» WORK TO COMPLETE
In the entries that follow, find the word "this" and report each line it is on.

» DATA FOR PROCESSING
* * * * * * *

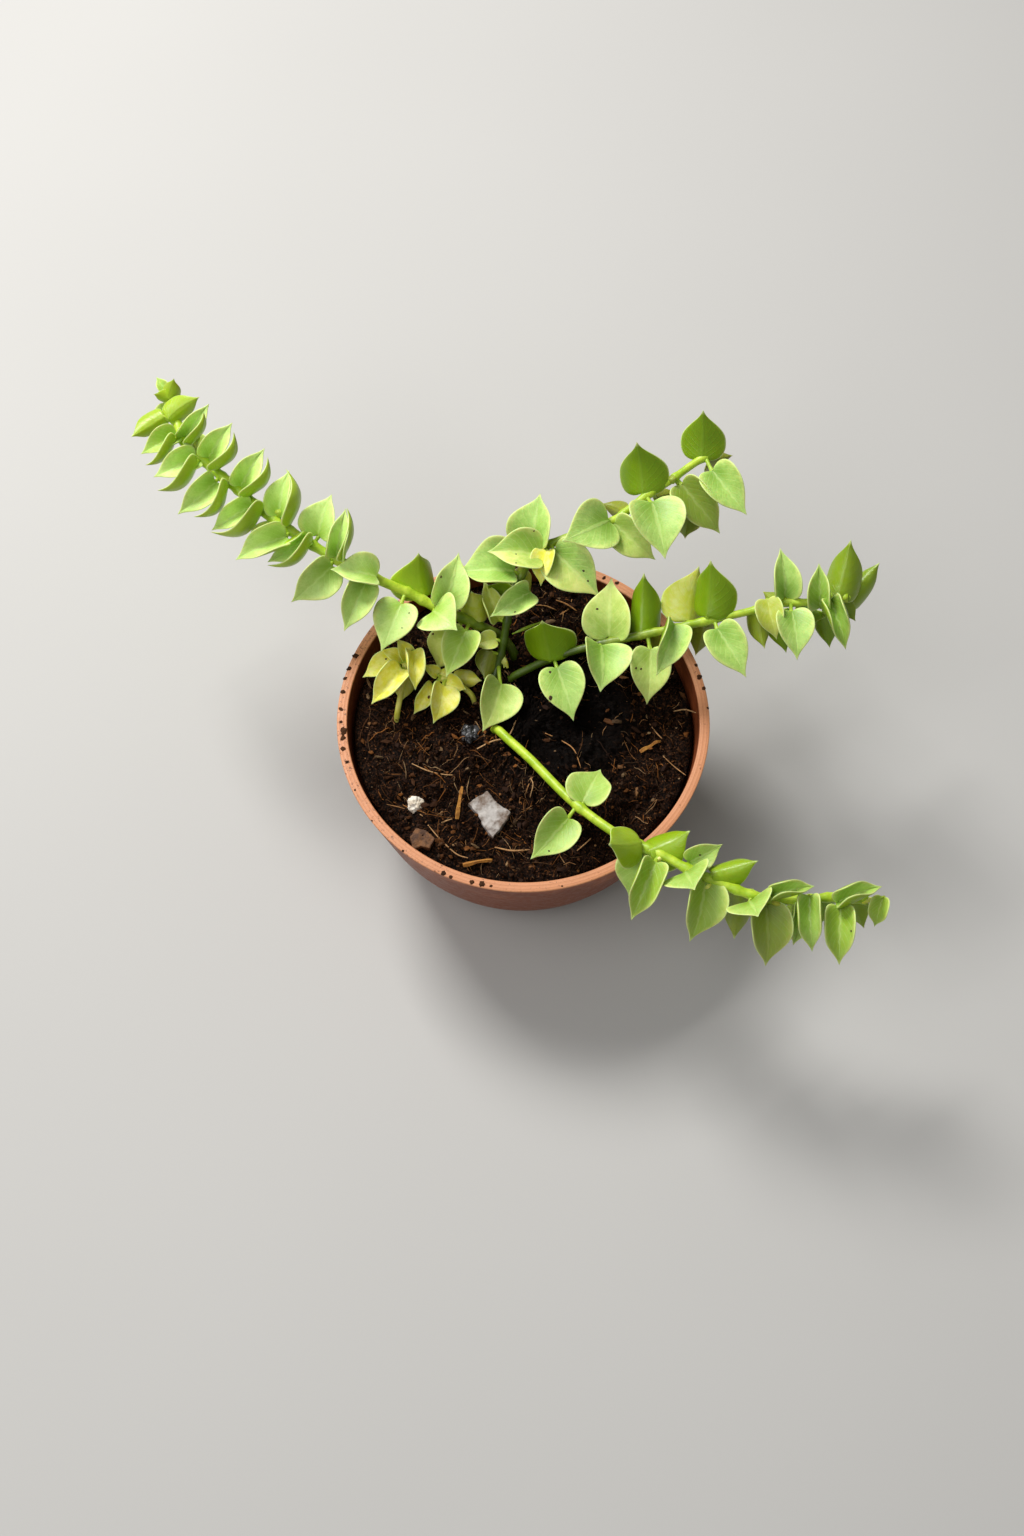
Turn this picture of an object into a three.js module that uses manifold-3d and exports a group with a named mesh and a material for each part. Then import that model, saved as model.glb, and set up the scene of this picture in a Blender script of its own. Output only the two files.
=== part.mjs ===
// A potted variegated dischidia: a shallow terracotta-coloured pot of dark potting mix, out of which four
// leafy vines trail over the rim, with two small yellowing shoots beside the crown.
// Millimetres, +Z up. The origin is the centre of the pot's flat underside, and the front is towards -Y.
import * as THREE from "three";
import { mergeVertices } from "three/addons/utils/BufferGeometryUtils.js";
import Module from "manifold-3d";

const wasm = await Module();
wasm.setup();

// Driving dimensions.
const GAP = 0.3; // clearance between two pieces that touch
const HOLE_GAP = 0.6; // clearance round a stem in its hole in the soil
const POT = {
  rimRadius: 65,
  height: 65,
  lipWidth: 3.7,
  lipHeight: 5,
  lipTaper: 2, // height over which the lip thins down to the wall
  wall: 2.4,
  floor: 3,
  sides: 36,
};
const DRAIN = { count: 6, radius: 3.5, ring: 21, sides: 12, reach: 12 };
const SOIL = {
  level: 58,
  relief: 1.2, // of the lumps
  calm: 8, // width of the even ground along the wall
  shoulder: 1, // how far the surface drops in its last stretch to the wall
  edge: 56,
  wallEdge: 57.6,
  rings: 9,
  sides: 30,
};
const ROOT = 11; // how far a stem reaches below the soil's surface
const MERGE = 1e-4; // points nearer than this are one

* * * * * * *

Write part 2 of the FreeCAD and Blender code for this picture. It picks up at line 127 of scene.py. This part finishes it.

* * * * * * *

» THE SOLUTION
Turn this picture of an object into a three.js module that uses manifold-3d and exports a group with a named mesh and a material for each part. Then import that model, saved as model.glb, and set up the scene of this picture in a Blender script of its own. Output only the two files.
const MERGE = 1e-4; // points nearer than this are one
Write part 2 of the FreeCAD and Blender code for this picture. It picks up at line 127 of scene.py. This part finishes it.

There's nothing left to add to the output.